**DESCRIPTION OF THE TASK**
Repeat the line that contains "outer_shell();", the line that contains "from mathutils import Matrix, Vector", and all lines between them, exactly and with no other lines.

══════════

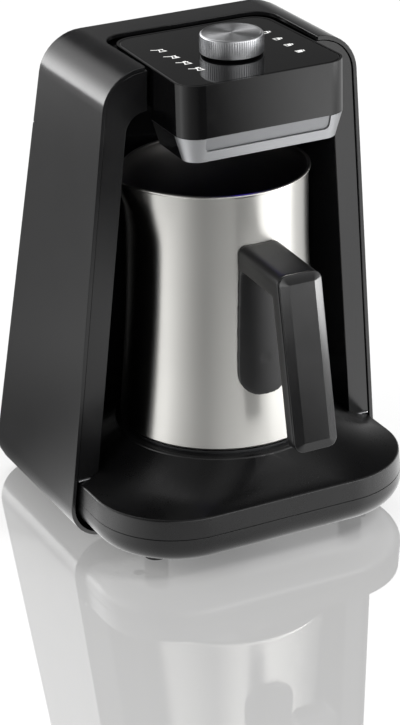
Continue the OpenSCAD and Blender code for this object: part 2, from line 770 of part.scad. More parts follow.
module spout_hull(t) {
    hull() {
        translate([-spout_reach + spout_r + t, 0, pot_z + pot_h - lip_t])
            cylinder(r = spout_r, h = lip_t, $fn = 24);
        for (s = [-1, 1]) translate([-spout_root, s * (spout_half - t), pot_z + pot_h - lip_t])
            cylinder(r = spout_r, h = lip_t, $fn = 24);
        translate([spout_r + 2 + t - pot_waist_d / 2, 0, pot_z + pot_h - spout_drop])
            cylinder(r = spout_r, h = 1, $fn = 24);
        translate([-spout_root, 0, pot_z + pot_h - spout_drop - 2]) cylinder(r = spout_r, h = 1, $fn = 24);
    }
}

module pot_body() {
    place() color("#c9cacb") difference() {
        union() {
            rotate_extrude() polygon(concat([[0, pot_z + 0.5], [pot_r(0) - 1.5, pot_z + 0.5]],
                pot_side(0, 1.5, pot_h - 1.8),
                [[pot_rim_d / 2, pot_z + pot_h - 1.2], [pot_rim_d / 2, pot_z + pot_h - 0.4],
                 [pot_rim_d / 2 - 0.5, pot_z + pot_h], [0, pot_z + pot_h]]));
            spout_hull(0);
        }
        rotate_extrude() polygon(concat([[0, pot_z + 4.7]], [[pot_r(4.7) - pot_wall - 2, pot_z + 4.7]],
            pot_side(-pot_wall, 6.7, pot_h + 1), [[0, pot_z + pot_h + 1]]));
        difference() {
            translate([0, 0, 1.4]) spout_hull(pot_wall + 0.2);
            upright(0, 0, pot_z, pot_z + pot_h - spout_low, far);
        }
        upright(0, 0, pot_z - 1, pot_z + 3.6, pot_r(0) - 3);
    }
}

module pot_base() {
    place() color("#a7a8a9") upright(0, 0, pot_z, pot_z + 3.5, pot_r(0) - 3.1);
}

// distance from the pot's axis to the welded end of a stud
function stud_foot(h) = pot_r(h - stud_r) + 0.02;
module handle_studs() {
    place() color("#b5b5b5") for (h = stud_h)
        translate([0, -stud_foot(h), pot_z + h]) rotate([90, 0, 0]) cylinder(r = stud_r, h = stud_l);
}

// outline of the mounting plate seen from the front
function plate_outline() =
    let (z0 = pot_z + plate_low, z1 = grip_z + 1.5)
    rounded([[-plate_w2 / 2, z0], [plate_w2 / 2, z0], [plate_w2 / 2 - 0.5, z0 + 16], [plate_w1 / 2, z1],
        [-plate_w1 / 2, z1], [-plate_w2 / 2 + 0.5, z0 + 16]], [13, 13, 0, 3, 3, 0]);

module grip_frame() {
    translate([0, -grip_reach, grip_z]) rotate([-grip_lean, 0, 0]) children();
}

module handle_body() {
    w = grip_w / 2;
    arm = rounded([[-w, -arm_h], [w, -arm_h], [w, 0], [-w, 0]], [2, 2, 5, 5]);
    place() color("#39393b") difference() {
        union() {
            intersection() {
                pot_solid(plate_t, 20, pot_h - 20);
                along_y(plate_outline(), -far / 2, -10);
            }
            // arm, rounded like the grip's top end
            intersection() {
                translate([0, -grip_reach, grip_z]) rotate([arm_tilt, 0, 0]) along_y(arm, -10, 70);
                along_x([[-30, 0], [-30, far], [-grip_reach - far * tan(grip_lean), grip_z + far],
                    [-grip_reach, grip_z], [-grip_reach - grip_l * sin(grip_lean), 0]], far);
            }
            // grip
            grip_frame() intersection() {
                translate([0, 0, -grip_l]) linear_extrude(grip_l) polygon(rounded(
                    [[-w, 0], [w, 0], [w, grip_depth], [-w, grip_depth]], [0, 0, 4, 4]));
                along_y(rounded([[-w, -grip_l], [w, -grip_l], [w, 0], [-w, 0]], [7, 7, 5, 5]), -5, 20);
            }
        }
        pot_solid(gap, 1, pot_h);
        for (h = stud_h) translate([0, 0, pot_z + h]) rotate([90, 0, 0])
            cylinder(r = stud_r + stud_fit, h = stud_foot(h) + stud_l + stud_room);
    }
}

module handle_cover() {
    w = grip_w / 2;
    n = end_bevel / bevel_depth;
    place() color("#434345") grip_frame() translate([0, -gap / 2, 0]) intersection() {
        translate([0, 0, -grip_l]) linear_extrude(grip_l) polygon([[-w, 0], [-w, bevel_depth - cover_t],
            [side_bevel - w, -cover_t], [w - side_bevel, -cover_t], [w, bevel_depth - cover_t], [w, 0]]);
        along_y(rounded([[-w, -grip_l], [w, -grip_l], [w, 0], [-w, 0]], [7, 7, 5, 5]), -10, 5);
        // the cover's ends slope like its sides
        along_x([[1, far], [bevel_depth - cover_t + 1, n], [-cover_t - 1, -end_bevel - n],
            [-cover_t - 1, end_bevel - grip_l + n], [bevel_depth - cover_t + 1, -grip_l - n],
            [1, -grip_l - far]], far);
    }
}

outer_shell();
inner_housing();
rear_cover();
rear_cap();
base_top();
base_tray();
feet();
heater_plate();
heater_seal();
heater_element();
thermostat();
temp_sensor();
head_shell();
touch_panel();
trim_frame();
trim_plate();
head_underside();
sensor_window();
foam_sensor();
control_board();
encoder_body();
encoder_plunger();
encoder_shaft();
knob_hub();
knob();
buzzer();
power_board();
relay();
power_module();
cord_inlet();
case_screws();
pot_body();
pot_base();
handle_studs();
handle_body();
handle_cover();
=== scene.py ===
"""Electric Turkish coffee maker: its visible pieces, their finishes and a studio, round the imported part.

Laid out as a Blender add-on and run as a script. Metres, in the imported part's own frame.
"""

import math

import bmesh
import bpy
from bpy.props import FloatProperty, FloatVectorProperty, IntProperty, PointerProperty
from mathutils import Matrix, Vector


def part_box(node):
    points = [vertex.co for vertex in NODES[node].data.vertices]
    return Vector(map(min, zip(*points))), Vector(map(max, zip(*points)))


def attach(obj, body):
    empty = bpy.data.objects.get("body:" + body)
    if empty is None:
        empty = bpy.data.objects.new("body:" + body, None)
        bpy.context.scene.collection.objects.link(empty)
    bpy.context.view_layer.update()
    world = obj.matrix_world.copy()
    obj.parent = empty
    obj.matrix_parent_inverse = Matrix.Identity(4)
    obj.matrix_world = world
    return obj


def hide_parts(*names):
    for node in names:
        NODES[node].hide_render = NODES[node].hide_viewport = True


bl_info = {
    "name": "Turkish coffee maker",
    "version": (1, 0, 0),
    "blender": (4, 5, 0),
    "location": "View3D > Sidebar > Coffee maker",
    "description": "Builds the coffee maker's visible pieces, finishes and studio",
    "category": "Object",
}

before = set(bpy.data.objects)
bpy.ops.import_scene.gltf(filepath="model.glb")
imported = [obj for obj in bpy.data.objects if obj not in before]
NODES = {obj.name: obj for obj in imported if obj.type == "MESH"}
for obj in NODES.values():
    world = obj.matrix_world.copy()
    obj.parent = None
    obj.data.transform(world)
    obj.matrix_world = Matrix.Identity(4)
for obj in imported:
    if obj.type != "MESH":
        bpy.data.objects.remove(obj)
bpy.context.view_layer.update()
MM = 0.001
# corners this near to each other are one, and faces that turn by less than this are one flat face
WELD = 2e-6
FLAT = math.radians(0.4)

# the camera: turn, height and roll in degrees, the point it looks at, distance, lens in mm and shift
CAMERA_TURN = (-25.98, 24.21, -1.52)
CAMERA_AIM = (0.00128, 0.024045, 0.08071)
CAMERA_AWAY = 1.50422
CAMERA_LENS = 239.473
CAMERA_SHIFT = (-0.01435, -0.0063)

# the floor's own light and the share of it that mirrors; the even light of the room on matt surfaces
FLOOR_GLOW = 0.35
FLOOR_MIRROR = 0.5
WORLD_SOFT = 0.45
FLOOR_SIZE = 8
LAMP_AIM = (0, 0, 0.13)
# sines of the heights between which the walls give way to the ceiling
CEILING = (0.02, 0.42)
# distances from the middle between which the near, middle and far floor change over
NEAR_FLOOR = (0.22, 0.42)
FAR_FLOOR = (0.85, 1.25)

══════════

**TASK SOLUTION**
outer_shell();
inner_housing();
rear_cover();
rear_cap();
base_top();
base_tray();
feet();
heater_plate();
heater_seal();
heater_element();
thermostat();
temp_sensor();
head_shell();
touch_panel();
trim_frame();
trim_plate();
head_underside();
sensor_window();
foam_sensor();
control_board();
encoder_body();
encoder_plunger();
encoder_shaft();
knob_hub();
knob();
buzzer();
power_board();
relay();
power_module();
cord_inlet();
case_screws();
pot_body();
pot_base();
handle_studs();
handle_body();
handle_cover();
=== scene.py ===
"""Electric Turkish coffee maker: its visible pieces, their finishes and a studio, round the imported part.

Laid out as a Blender add-on and run as a script. Metres, in the imported part's own frame.
"""

import math

import bmesh
import bpy
from bpy.props import FloatProperty, FloatVectorProperty, IntProperty, PointerProperty
from mathutils import Matrix, Vector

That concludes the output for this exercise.